Plus, his 27 carries were the most by a quarterback in an NFL game since Pittsburgh Steelers' Joe Geri's in 1950. 

"I think he brings a different dynamic to the game. As you can tell, our offense looks totally different, obviously from when Joe [Flacco] is in. It's hard for defenses to game plan for Lamar. And I think that shows with Gus [Edwards] having 100 yards as well. It's good to see, and it's a great win."

That brings us to our next rookie speedster; Gus Edwards.

The undrafted free agent out of Rutgers put up 115 rushing yards on 17 attempts averaging 6.8 yards-per-carry and one touchdown.
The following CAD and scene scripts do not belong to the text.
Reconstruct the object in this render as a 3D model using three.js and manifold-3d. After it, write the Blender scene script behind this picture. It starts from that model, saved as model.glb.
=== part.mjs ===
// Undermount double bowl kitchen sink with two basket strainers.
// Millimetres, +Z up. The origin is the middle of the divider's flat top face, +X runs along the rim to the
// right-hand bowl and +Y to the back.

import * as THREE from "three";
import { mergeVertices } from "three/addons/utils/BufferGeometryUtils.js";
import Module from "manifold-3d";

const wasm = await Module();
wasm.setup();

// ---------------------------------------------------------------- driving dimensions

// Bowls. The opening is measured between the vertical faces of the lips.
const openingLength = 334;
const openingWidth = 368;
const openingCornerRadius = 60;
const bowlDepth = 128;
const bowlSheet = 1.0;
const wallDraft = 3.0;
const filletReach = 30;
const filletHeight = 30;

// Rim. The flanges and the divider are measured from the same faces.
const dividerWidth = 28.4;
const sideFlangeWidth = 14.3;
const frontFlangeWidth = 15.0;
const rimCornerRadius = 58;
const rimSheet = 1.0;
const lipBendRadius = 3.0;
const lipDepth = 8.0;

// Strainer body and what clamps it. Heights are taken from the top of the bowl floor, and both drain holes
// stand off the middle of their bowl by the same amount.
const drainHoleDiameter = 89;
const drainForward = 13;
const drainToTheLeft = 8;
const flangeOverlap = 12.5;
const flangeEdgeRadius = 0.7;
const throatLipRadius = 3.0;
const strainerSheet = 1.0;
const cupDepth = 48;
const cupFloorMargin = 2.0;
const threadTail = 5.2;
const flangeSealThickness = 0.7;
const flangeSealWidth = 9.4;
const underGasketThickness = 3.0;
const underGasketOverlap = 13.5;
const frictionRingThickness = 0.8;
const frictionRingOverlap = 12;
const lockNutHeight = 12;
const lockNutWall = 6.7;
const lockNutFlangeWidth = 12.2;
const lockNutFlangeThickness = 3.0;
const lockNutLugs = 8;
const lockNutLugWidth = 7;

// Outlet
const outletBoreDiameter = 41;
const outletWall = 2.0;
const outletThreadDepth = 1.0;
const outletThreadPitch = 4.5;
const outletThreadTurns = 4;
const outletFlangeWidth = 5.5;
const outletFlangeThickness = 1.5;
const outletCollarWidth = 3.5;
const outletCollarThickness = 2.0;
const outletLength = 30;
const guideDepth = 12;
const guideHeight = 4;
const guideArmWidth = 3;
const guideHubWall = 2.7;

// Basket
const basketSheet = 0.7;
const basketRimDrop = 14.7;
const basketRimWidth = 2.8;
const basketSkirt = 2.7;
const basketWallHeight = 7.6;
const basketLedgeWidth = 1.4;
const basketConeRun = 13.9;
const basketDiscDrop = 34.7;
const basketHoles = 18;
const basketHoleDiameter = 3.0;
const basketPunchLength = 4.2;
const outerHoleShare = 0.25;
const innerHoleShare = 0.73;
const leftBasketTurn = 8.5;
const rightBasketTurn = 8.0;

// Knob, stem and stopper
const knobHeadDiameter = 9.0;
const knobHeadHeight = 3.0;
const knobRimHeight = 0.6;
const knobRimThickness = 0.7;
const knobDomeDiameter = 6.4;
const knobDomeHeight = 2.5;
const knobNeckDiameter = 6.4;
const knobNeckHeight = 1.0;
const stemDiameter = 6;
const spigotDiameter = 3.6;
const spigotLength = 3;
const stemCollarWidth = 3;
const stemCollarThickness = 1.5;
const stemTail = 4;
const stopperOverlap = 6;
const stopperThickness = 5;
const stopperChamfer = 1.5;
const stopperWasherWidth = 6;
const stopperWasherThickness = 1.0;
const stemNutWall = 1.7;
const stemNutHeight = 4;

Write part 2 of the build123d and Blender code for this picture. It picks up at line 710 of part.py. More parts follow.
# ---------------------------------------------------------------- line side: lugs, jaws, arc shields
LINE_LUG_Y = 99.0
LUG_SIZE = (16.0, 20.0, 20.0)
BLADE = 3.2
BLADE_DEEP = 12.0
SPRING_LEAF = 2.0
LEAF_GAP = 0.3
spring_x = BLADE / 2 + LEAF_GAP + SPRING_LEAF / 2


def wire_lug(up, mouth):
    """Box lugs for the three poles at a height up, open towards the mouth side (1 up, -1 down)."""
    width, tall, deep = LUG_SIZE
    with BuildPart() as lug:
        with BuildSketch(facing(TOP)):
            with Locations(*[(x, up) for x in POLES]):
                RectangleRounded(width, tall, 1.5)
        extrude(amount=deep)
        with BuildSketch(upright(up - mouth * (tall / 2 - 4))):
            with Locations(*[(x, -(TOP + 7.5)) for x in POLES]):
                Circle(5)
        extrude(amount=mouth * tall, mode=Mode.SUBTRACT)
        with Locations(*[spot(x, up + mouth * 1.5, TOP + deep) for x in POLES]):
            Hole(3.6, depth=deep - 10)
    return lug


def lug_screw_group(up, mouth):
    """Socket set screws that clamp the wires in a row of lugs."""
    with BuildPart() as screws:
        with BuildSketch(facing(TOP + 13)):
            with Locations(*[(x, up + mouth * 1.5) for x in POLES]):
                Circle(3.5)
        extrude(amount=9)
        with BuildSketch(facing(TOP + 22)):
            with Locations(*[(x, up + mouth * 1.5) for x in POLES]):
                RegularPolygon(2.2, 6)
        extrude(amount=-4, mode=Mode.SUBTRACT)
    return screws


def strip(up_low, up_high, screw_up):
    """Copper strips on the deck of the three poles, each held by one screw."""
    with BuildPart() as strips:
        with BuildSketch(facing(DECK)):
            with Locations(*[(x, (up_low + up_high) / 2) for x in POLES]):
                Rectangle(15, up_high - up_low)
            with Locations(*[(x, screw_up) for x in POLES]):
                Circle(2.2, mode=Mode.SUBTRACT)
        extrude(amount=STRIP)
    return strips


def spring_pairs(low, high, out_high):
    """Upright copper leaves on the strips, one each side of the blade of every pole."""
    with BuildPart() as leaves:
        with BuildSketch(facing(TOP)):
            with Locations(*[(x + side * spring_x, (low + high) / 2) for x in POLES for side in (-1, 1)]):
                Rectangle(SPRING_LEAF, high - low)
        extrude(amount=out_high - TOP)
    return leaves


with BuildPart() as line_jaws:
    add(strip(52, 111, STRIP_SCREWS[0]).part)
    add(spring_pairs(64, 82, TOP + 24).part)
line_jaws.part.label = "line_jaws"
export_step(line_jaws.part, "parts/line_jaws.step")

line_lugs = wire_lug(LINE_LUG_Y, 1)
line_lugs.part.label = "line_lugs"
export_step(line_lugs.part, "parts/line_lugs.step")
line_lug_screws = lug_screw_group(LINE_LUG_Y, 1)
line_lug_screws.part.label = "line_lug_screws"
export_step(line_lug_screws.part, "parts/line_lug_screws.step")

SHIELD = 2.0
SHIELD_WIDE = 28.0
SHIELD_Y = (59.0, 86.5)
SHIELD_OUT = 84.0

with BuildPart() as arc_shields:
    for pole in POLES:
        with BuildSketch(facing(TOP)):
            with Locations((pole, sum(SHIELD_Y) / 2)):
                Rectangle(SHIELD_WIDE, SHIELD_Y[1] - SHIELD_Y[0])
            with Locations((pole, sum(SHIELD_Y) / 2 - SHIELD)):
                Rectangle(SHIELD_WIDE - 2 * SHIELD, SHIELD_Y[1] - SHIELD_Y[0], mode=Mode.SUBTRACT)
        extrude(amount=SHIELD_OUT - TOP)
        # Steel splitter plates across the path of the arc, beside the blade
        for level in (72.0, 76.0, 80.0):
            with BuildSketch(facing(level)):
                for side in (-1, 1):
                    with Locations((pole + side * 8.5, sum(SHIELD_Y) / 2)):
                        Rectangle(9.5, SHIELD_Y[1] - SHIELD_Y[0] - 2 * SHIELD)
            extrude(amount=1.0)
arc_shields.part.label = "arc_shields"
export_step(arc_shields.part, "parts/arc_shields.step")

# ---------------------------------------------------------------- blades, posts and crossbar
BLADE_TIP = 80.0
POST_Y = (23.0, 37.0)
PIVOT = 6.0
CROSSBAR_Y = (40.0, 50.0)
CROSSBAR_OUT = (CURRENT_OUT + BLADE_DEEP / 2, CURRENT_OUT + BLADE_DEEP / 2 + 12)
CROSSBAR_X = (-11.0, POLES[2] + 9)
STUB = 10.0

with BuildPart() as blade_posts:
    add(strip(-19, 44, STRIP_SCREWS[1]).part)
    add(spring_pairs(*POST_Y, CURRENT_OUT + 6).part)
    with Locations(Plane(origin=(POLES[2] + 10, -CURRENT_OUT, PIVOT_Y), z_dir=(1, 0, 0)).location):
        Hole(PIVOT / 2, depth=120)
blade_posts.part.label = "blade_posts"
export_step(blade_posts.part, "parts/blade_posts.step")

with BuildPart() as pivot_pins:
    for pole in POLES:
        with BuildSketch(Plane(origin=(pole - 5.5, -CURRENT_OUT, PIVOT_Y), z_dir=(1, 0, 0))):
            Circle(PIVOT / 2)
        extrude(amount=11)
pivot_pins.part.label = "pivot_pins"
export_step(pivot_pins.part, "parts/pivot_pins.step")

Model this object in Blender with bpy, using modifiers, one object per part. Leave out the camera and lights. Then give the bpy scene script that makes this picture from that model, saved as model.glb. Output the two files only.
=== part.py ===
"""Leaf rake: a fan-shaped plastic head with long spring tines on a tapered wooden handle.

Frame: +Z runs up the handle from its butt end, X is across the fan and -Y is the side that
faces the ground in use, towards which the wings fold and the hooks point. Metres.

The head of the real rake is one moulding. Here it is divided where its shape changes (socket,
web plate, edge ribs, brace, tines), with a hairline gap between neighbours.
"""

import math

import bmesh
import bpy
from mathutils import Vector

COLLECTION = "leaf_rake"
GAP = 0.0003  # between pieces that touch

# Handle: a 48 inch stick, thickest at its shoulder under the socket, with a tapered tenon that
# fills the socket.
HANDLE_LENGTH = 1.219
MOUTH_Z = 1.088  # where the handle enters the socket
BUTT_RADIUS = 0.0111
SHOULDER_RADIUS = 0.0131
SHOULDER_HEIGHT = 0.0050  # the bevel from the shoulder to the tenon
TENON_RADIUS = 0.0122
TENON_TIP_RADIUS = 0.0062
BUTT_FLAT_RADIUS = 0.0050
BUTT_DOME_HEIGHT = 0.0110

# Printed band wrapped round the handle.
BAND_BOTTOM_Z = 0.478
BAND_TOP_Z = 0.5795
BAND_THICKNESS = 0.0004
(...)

"I've got a great coaching staff," Edwards said on getting his big chance and playing well. "I've got a great group of veteran running backs [that] told me to always be prepared, from day one when I came in here, they told me what it was going to be like. This game, a lot of things played into it, and you;you've always got to be ready."

The last time the Ravens had two 100+ rushers in a single game was December 23, 2012 against the New York Giants when Ray Rice and Bernard Pierce ran for 107 and 123 yards respectively. Sunday also marked the first time in NFL history that a team had a rookie quarterback and running back each surpass 100 rushing yards in a game, per Elias Sports Bureau.

For a team that had many daunting questions surrounding them just a week ago, two young bloods came out and managed to change the aura in the city of Baltimore, at least for now. 

"It's just a confidence builder to be honest," Willie Snead said on having a quarterback like Jackson. "When we were running the ball how we were, it just gives us so much momentum and a lot of flexibility to do what we want. It was awesome to see that today, and [we] look forward to keep doing it."